A visit to Vietnam gives sisters a greater understanding of themselves and each other.
As children they came by the thousands, airlifted out of the humid jungles of Vietnam, bound for a new life in the United States, Canada and Europe.
Most of them had no record of their given name, parents' names or place of birth. Even birthdays remain a mystery.
"I think that's why my birthday is not a big deal," said Alison Doerr, who was adopted. "I don't celebrate much."
Doerr was adopted by a Kansas City couple who later divorced. Her adoptive mother then remarried a day-care director who had children of his own. Alison Doerr and her stepsister Kym Wiedenkeller met as toddlers at Kansas University's Hilltop Child Development Center, and grew up as best friends and sisters.
Today, both are 21 and college students -- Wiedenkeller at KU and Doerr at Hastings College in Hastings, Neb.

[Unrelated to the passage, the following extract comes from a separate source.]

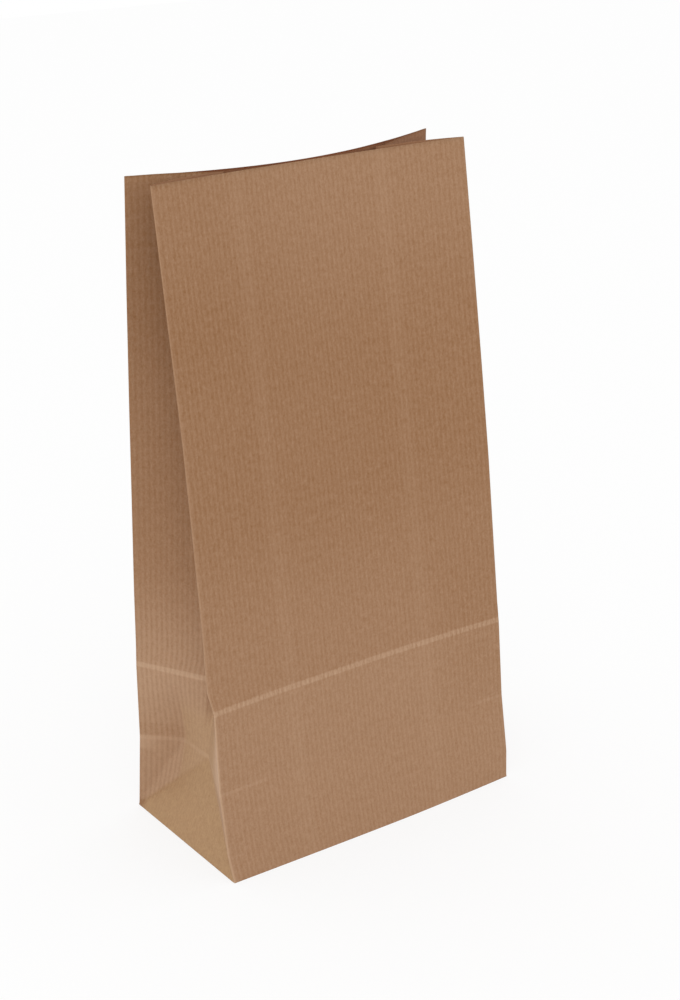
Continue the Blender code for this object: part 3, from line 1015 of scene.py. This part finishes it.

The two were among 28 adopted children and family members who recently traveled to Vietnam to visit orphanages and find out more about the culture they left behind.
"I was glad I came," Doerr said. "It was something I needed to do. I was really hoping I would be able to find out my mom's name, but all the records had been burned.
"All I know is that I was really sick and the part (of the country) I came from was the worst part. It was poor and really dirty."
Doerr was the only adopted child who brought her mom, stepdad and stepsister along for the trip. It helped to be among family, she said, but she still felt homesick.
"I called my dad and stepmom and said, 'I want to come home,'" she said. "I'm a fast-food junkie, and I lost a lot of weight there."
The typical Vietnamese diet is rice, fish and tropical fruits and vegetables. American cuisine is expensive and difficult to find.
"I didn't like seafood until I went over there," Kym Wiedenkeller said. "We had elephant fish at almost every meal. And you can't drink the water."
The food wasn't the only culture shock for Wiedenkeller. For the first time in her life, she was part of an ethnic minority.
"I stuck out like a sore thumb," she said. "It's something that can't be described. You start feeling like you wish your skin was a little darker, your eyes a little different shape. I have a greater appreciation for how my sister feels."
Wiedenkeller said visiting the orphanages was a sobering experience.
"The way they're run, they would never be opened in the U.S.," she said. "It was sad. There would be one person to care for 20 babies. You wonder what happens to kids from there. Most don't get adopted out of there."
The U.S. group spent as much time as possible in the orphanages, Wiedenkeller said. She plans to return to Vietnam in the future.
"My dad's already planning to go back," she said.
Doerr, too, said she plans to return, but not in the immediate future.
"I thought it would be emotional," she said. "When we first landed I thought, 'I'm home,' but when we were leaving, I realized it isn't my home. It's just where I was born. The United States is my home."